### Given information

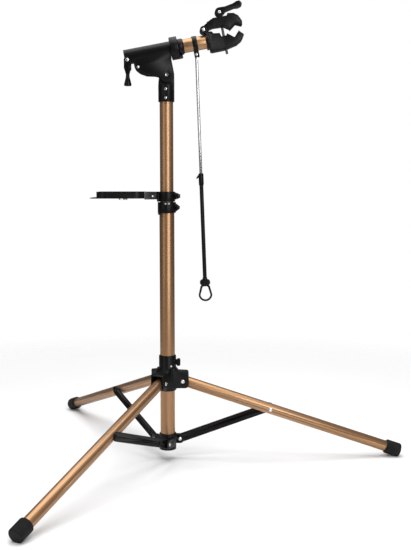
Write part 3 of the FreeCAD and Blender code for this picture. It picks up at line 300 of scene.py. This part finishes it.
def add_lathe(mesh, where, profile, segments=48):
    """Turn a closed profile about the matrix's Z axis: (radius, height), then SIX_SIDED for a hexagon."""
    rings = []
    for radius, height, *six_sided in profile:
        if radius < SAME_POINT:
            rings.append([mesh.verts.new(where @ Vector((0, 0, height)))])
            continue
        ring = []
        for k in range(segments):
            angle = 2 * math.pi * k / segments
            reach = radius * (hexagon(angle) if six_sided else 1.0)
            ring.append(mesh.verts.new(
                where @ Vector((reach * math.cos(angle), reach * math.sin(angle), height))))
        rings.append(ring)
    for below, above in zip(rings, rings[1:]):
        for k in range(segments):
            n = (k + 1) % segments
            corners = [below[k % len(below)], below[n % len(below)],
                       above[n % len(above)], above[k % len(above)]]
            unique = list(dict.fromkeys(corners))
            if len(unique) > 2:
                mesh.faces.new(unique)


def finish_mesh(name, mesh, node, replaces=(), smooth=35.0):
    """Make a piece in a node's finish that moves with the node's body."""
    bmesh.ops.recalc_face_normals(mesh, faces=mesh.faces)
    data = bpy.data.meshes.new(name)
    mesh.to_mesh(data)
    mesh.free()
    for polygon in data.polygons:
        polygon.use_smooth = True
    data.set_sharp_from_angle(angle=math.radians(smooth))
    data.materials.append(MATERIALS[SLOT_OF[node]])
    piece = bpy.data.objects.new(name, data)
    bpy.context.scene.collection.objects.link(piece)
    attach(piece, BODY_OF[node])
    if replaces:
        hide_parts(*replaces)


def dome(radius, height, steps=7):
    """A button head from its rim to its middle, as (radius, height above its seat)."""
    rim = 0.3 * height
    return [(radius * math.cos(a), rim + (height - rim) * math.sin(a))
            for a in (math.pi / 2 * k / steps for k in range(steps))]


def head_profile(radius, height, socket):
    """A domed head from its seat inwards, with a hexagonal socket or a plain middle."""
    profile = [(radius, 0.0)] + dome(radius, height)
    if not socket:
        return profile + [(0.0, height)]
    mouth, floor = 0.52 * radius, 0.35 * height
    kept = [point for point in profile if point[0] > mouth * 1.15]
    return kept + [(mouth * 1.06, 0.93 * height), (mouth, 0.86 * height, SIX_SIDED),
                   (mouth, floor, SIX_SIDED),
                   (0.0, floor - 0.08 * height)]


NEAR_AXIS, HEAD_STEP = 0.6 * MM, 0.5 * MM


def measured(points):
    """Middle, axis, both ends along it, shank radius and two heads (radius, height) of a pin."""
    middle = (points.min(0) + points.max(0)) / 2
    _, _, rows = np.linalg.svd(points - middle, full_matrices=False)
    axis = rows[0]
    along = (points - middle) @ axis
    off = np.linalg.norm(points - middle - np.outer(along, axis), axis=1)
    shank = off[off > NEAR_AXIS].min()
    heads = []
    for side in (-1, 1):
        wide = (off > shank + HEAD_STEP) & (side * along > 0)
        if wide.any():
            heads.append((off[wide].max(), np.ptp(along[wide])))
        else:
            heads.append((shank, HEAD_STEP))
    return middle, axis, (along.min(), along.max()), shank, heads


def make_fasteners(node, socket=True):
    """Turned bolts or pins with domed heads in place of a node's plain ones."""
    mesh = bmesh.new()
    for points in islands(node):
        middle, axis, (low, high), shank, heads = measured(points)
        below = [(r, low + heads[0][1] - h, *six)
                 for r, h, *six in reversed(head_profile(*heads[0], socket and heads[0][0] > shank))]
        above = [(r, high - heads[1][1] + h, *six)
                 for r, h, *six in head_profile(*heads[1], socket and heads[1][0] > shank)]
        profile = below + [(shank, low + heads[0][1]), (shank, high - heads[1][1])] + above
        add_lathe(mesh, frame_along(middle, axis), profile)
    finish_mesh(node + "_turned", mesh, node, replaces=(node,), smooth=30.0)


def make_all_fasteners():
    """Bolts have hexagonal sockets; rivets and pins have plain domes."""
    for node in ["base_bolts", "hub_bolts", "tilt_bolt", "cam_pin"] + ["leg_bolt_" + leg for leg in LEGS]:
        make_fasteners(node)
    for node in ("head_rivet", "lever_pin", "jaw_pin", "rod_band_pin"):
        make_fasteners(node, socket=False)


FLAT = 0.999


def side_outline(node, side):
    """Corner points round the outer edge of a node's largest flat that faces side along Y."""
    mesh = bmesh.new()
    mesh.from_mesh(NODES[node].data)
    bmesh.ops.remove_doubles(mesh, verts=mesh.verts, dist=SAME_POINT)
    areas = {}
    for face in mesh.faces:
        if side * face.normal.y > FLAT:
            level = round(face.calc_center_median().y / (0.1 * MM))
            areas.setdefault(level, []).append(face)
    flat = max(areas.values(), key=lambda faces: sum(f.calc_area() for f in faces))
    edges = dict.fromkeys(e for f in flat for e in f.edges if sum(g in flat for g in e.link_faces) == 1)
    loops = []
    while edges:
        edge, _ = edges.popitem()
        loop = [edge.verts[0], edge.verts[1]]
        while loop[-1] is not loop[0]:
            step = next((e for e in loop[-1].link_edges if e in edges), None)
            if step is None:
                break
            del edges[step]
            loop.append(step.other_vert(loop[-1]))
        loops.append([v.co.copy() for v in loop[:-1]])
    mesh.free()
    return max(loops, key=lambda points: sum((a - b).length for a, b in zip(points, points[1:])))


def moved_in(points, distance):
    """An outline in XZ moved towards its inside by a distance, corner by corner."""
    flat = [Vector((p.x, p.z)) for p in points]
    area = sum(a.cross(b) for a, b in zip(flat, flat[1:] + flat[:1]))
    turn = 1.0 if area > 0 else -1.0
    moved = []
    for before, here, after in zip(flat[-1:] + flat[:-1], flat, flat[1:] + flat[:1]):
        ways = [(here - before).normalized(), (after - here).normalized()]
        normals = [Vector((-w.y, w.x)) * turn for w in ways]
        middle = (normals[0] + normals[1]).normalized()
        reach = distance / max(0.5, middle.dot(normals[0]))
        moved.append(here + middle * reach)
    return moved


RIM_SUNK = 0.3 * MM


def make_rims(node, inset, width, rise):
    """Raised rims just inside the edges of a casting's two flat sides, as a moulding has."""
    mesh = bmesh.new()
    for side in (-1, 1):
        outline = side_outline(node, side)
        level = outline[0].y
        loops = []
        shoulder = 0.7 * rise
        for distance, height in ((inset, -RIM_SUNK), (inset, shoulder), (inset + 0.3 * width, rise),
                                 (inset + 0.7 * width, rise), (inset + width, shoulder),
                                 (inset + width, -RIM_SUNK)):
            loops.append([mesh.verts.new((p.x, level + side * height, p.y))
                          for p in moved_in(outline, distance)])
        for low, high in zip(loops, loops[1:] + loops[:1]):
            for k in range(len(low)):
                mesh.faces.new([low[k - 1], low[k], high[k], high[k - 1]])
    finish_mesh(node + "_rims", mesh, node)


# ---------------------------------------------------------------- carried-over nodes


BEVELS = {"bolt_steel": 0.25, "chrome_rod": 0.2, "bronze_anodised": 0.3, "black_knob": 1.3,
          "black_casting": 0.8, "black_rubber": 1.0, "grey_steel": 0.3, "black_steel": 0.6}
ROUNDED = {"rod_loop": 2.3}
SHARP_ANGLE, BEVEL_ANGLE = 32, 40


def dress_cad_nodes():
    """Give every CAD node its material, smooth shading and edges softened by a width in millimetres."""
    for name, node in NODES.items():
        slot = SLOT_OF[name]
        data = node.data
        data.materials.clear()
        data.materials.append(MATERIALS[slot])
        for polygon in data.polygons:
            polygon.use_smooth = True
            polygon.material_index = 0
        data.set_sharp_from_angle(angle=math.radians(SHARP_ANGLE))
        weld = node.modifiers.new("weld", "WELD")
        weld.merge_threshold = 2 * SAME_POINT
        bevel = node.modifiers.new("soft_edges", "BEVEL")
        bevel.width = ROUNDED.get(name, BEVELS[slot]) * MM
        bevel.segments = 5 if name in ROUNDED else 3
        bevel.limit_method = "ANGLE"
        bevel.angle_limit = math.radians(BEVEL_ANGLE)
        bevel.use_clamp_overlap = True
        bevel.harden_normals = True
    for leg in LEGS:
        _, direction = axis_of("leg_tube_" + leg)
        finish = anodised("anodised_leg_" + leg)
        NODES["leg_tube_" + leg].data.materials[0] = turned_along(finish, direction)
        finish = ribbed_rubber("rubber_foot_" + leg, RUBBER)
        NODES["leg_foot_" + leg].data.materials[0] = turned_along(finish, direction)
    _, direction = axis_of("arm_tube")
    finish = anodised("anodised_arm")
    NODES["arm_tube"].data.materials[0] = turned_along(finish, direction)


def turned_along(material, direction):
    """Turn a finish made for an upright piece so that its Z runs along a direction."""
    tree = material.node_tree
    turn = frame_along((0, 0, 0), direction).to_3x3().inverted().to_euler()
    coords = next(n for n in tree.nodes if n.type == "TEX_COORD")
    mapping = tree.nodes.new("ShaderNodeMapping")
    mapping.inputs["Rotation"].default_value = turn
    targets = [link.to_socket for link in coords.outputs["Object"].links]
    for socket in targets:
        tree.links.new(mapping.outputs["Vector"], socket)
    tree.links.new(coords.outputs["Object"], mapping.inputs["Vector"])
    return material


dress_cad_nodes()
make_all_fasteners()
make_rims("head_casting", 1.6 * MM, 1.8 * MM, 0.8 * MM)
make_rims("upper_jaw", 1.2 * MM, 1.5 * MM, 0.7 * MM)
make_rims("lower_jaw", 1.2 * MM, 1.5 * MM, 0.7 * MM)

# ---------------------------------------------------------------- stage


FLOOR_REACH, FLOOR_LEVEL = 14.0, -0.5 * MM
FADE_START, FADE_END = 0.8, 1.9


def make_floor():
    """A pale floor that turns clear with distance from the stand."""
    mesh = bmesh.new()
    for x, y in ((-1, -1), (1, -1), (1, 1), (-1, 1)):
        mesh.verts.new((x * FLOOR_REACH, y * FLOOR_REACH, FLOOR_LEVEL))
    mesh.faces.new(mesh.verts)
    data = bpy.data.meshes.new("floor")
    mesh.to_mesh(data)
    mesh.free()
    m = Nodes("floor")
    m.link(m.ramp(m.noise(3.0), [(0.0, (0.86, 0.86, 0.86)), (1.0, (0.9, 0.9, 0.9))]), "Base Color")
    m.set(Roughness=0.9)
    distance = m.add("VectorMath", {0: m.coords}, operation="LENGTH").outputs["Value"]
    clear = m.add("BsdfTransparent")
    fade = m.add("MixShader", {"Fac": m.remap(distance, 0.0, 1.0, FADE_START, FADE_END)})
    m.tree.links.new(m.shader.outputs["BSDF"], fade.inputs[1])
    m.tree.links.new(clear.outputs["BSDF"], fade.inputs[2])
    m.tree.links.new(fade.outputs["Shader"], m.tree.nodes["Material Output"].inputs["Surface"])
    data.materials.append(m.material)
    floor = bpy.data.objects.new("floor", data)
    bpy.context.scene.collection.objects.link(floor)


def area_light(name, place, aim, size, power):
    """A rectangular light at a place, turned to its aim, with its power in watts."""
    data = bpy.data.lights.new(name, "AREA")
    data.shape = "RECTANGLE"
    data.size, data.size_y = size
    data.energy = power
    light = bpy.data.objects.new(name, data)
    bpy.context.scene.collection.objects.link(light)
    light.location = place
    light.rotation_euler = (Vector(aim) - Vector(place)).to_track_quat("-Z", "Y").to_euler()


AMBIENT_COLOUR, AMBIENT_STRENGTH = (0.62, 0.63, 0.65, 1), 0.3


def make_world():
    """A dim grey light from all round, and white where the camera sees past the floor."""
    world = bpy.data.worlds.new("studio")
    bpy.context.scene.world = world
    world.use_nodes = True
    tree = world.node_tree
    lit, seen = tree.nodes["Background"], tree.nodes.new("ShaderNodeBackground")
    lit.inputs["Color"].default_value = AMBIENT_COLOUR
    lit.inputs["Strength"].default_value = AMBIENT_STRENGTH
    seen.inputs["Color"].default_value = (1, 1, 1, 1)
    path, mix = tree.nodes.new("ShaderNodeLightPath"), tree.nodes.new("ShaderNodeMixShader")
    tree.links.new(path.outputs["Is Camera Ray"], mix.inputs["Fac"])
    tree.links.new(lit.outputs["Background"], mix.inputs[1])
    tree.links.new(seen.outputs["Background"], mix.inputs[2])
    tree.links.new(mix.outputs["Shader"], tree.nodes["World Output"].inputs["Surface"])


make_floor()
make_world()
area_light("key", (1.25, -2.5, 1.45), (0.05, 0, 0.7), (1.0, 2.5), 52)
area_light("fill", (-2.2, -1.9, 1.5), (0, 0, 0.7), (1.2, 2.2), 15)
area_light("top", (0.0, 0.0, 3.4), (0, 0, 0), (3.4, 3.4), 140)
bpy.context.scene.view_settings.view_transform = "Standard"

* * *

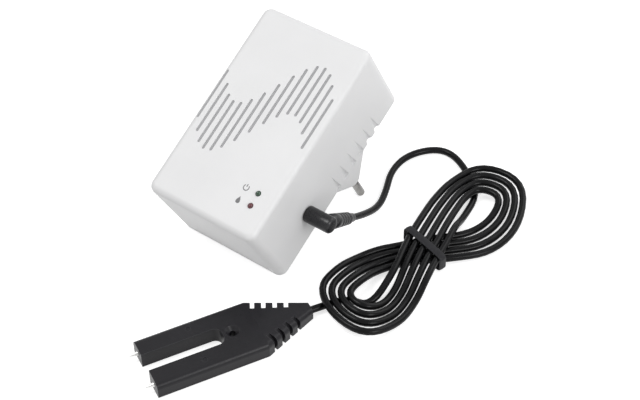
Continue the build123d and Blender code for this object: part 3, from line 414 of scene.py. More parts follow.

### Written exercise
Exactly the lines from the line with "attach(piece, BODY_OF[node])" to the line with "for a in (math.pi", both included, are to be extracted, and no others.

### Answer to this task
    attach(piece, BODY_OF[node])
    if replaces:
        hide_parts(*replaces)


def dome(radius, height, steps=7):
    """A button head from its rim to its middle, as (radius, height above its seat)."""
    rim = 0.3 * height
    return [(radius * math.cos(a), rim + (height - rim) * math.sin(a))
            for a in (math.pi / 2 * k / steps for k in range(steps))]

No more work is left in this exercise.